AIM OF THE EXERCISE: Write out the records below once more, exactly as they stand.

(Rows from an object dataset)
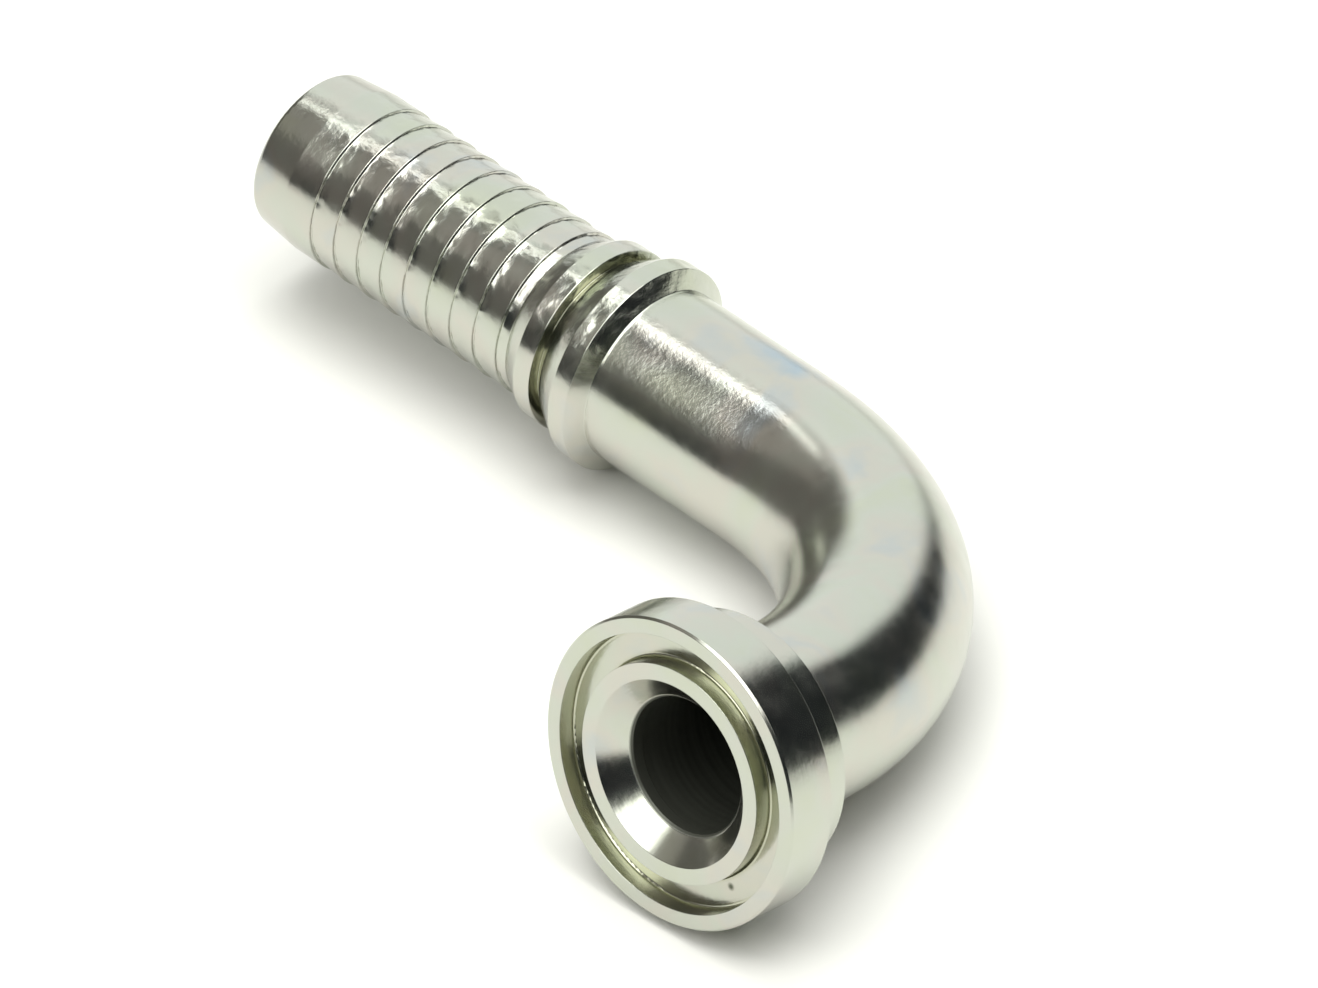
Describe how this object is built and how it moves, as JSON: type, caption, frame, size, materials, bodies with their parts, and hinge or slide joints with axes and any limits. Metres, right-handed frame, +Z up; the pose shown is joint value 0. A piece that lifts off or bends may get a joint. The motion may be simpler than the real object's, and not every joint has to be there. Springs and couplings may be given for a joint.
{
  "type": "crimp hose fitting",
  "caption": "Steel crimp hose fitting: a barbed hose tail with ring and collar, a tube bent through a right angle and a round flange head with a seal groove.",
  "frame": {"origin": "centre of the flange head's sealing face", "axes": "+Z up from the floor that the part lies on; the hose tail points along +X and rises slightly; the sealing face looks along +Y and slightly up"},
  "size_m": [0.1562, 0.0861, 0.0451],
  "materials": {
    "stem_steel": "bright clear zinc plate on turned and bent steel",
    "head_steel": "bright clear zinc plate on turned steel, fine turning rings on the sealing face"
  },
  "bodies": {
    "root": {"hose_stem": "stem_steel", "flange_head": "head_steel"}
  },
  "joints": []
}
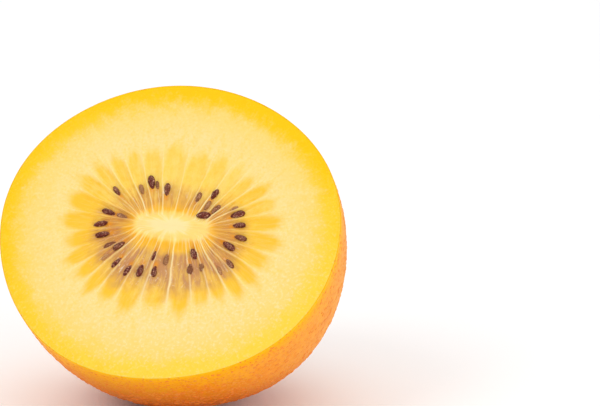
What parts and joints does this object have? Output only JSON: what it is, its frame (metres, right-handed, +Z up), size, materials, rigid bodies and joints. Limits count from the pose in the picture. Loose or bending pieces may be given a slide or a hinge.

OUTPUT BELOW:
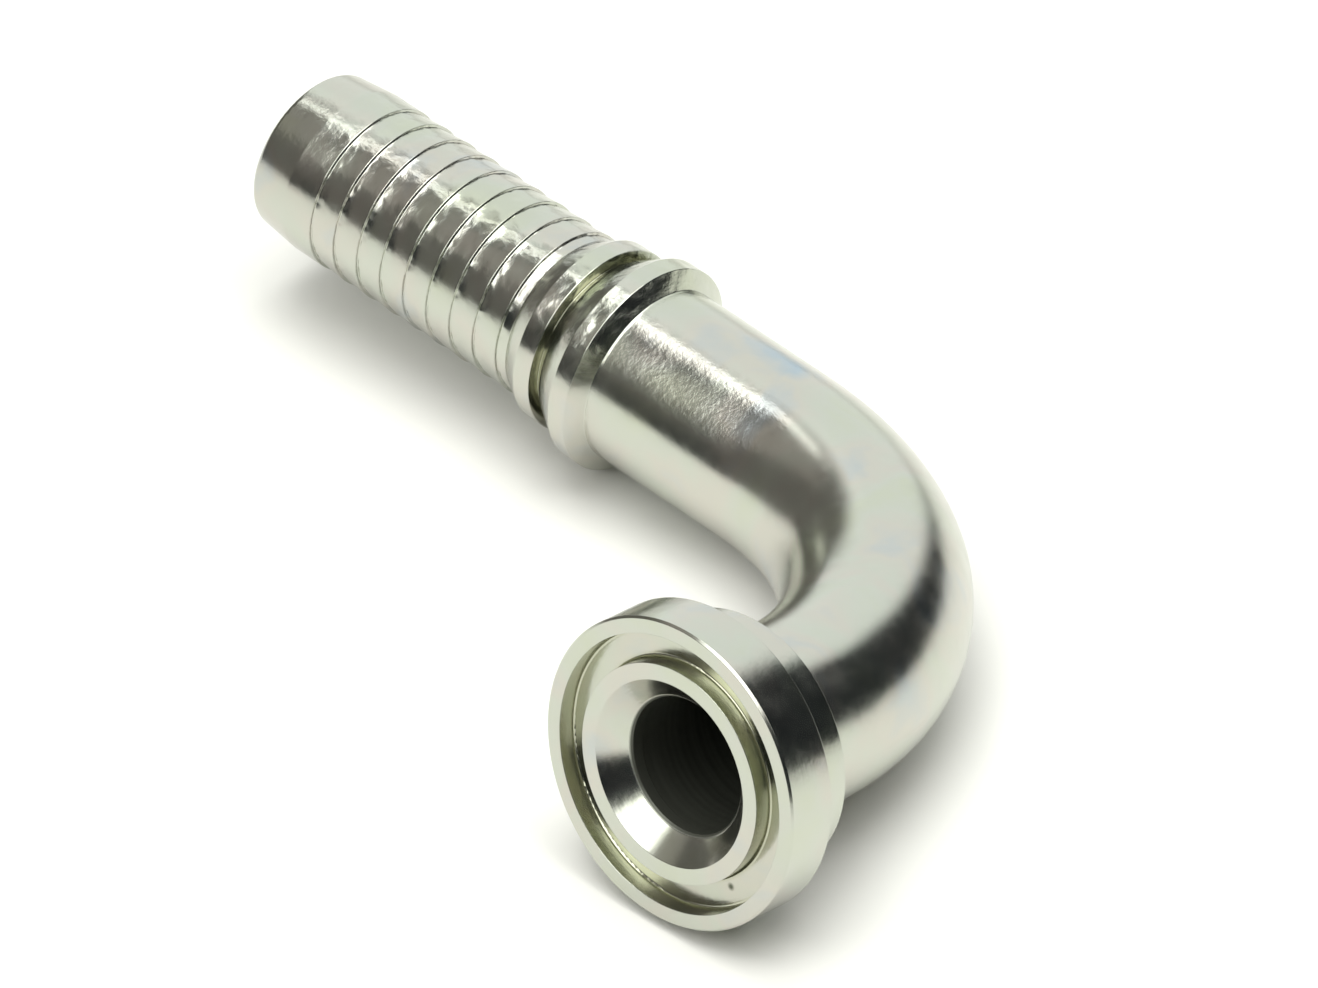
Describe how this object is built and how it moves, as JSON: type, caption, frame, size, materials, bodies with their parts, and hinge or slide joints with axes and any limits. Metres, right-handed frame, +Z up; the pose shown is joint value 0. A piece that lifts off or bends may get a joint. The motion may be simpler than the real object's, and not every joint has to be there. Springs and couplings may be given for a joint.
{
  "type": "crimp hose fitting",
  "caption": "Steel crimp hose fitting: a barbed hose tail with ring and collar, a tube bent through a right angle and a round flange head with a seal groove.",
  "frame": {"origin": "centre of the flange head's sealing face", "axes": "+Z up from the floor that the part lies on; the hose tail points along +X and rises slightly; the sealing face looks along +Y and slightly up"},
  "size_m": [0.1562, 0.0861, 0.0451],
  "materials": {
    "stem_steel": "bright clear zinc plate on turned and bent steel",
    "head_steel": "bright clear zinc plate on turned steel, fine turning rings on the sealing face"
  },
  "bodies": {
    "root": {"hose_stem": "stem_steel", "flange_head": "head_steel"}
  },
  "joints": []
}
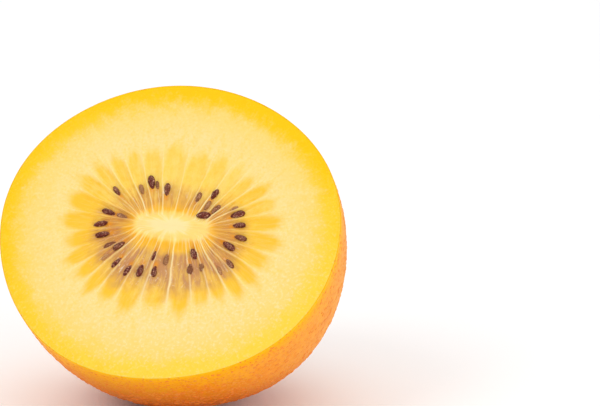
What parts and joints does this object have? Output only JSON: what it is, its frame (metres, right-handed, +Z up), size, materials, rigid bodies and joints. Limits count from the pose in the picture. Loose or bending pieces may be given a slide or a hinge.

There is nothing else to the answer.